The --style raw parameter proves essential for this prompt type. Standard Midjourney styling applies aesthetic corrections that often suppress the specific aberrations and imperfections that define anamorphic character. Raw mode preserves optical artifacts—chromatic aberration, edge softness, non-uniform illumination—that styled rendering interprets as errors requiring correction.

The --s 250 stylization value balances coherence with variation. Lower values produce more literal interpretation of prompt elements; higher values introduce creative extrapolation that may drift from specified optical characteristics. For technical emulation, moderate stylization maintains prompt fidelity while permitting naturalistic integration of multiple parameters.

External resources provide valuable reference for verification. The Midjourney documentation offers parameter behavior clarification, while cinematography technical references confirm optical characteristics against real-world equipment behavior. Cross-referencing generated results against film stills from Panavision C-Series productions—particularly 1970s-1980s features—validates accuracy.

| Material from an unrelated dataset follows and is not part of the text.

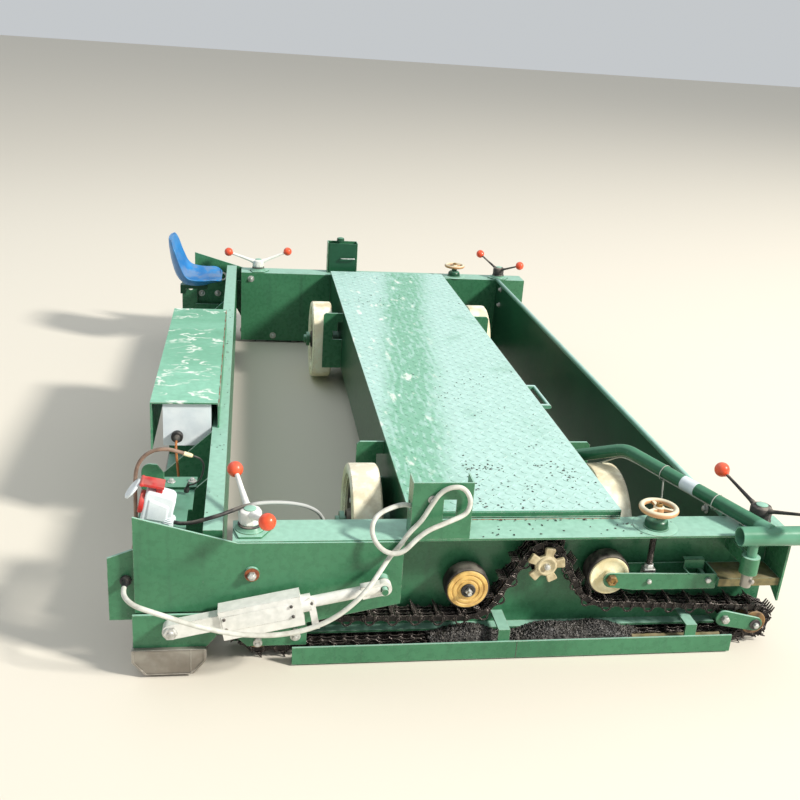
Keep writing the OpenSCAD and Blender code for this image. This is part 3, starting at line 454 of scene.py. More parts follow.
def raw_finish(name, base, hollows, rubbed_and_glint, slot=None, metallic=0.0, coat=0.0, depth=0.0004, **values):
    """A raw surface with its three tones."""
    named = {key.replace("_", " ").title(): value for key, value in values.items()}
    return finish(name, raw_surface, {"Base": base, "Hollows": hollows, "Rubbed And Glint": rubbed_and_glint, **named}, depth,
                  slot, Metallic=metallic, Coat_Weight=coat)


def copied(material, name):
    """A copy of a finish under a new name, in the same slot."""
    made = material.copy()
    made.name = name
    slot_of[made] = slot_of[material]
    return made


def opened(material):
    """A finish's node tree, the socket that its colour comes from, and the input that takes it."""
    base = material.node_tree.nodes["Principled BSDF"].inputs["Base Color"]
    return material.node_tree, base.links[0].from_socket, base


def give_finish(node, material):
    """Puts a finish into all material slots of a CAD node."""
    for material_slot in nodes[node].material_slots:
        material_slot.material = material


print("groups to make finishes from:", [group.name for group in bpy.data.node_groups])


# %% The machine's paints
# Each paint's third colour is its pale tone for up-facing faces: sun-bleached paint and painted sunlight.
green_paint = paint_finish("green_paint", srgb(68, 127, 92), srgb(57, 114, 81), srgb(162, 208, 190),
                           under=srgb(190, 205, 190), sun=0.85, wear=0.42, streaks=0.3, gloss=0.2)
# Painted shade: a darker copy of the green paint, in the same slot, for parts that stand in shade.
shade_green = paint_finish("shade_green", srgb(34, 86, 58), srgb(26, 74, 50), srgb(120, 178, 152),
    under=srgb(150, 160, 145), sun=0.6, wear=0.4, streaks=0.4, gloss=0.24, slot="green_paint")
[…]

Anamorphic simulation succeeds when technical specificity replaces aesthetic approximation. The difference between "cinematic look" and "Panavision C-Series 75mm anamorphic, Kodak Vision3 500T 5219, tungsten color temperature" represents the gap between impression and emulation. Each additional parameter constrains interpretation toward physically accurate behavior, producing images that satisfy technical scrutiny rather than merely suggesting cinematic association.

The portrait that emerges from precise specification carries optical history—decades of lens design evolution, film emulsion chemistry, color science development—invisible to casual observation but perceptible as authenticity. This is the capability that separates professional anamorphic simulation from filtered approximation.